Eventually, Samuel uses his two minutes to say that nothing has changed. Jones and his cousin are exactly the same; they take the wealth and leave next to nothing for the 'former' slaves. The other workers turn against Samuel.

Rose presents some of the key elements of voting, especially in the context of slavery. Voting provides an illusion of freedom, a delusion of control to which the slaves cling. It turns them against each other both as supervisors and as workers who are either pro-Jones or pro-cousin. It turns the slaves against the one man who speaks the truth in protest. And nothing, nothing about the conditions of slavery change … except the words describing it. Voting is called "freedom," "democracy," "civic responsibility," or "self-defense."

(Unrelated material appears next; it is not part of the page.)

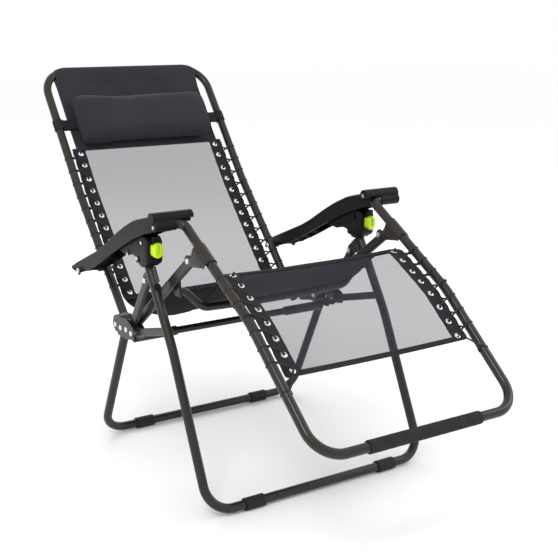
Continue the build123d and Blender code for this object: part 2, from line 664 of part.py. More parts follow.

Often, this is a point at which the argument of "no alternatives" is re-introduced. Voting is justified because there is nothing else but to slink passively away into the night. Exactly the opposite is true. A vast range of other options are available, and voting acts as an obstacle to them. It drains massive amounts of money and energy into doing precisely what all politicians want: the casting of a ballot. It gives people a false sense of fighting for freedom so that they don't go on to achieve anything real in that area. In the end, it creates senseless disillusionment when a candidate fails … or, even worse, he succeeds and is revealed as a politician.

Injustice gains power by masquerading as less evil than its alternatives. This is never more true than in elections whether or not the candidates and voters call themselves libertarian.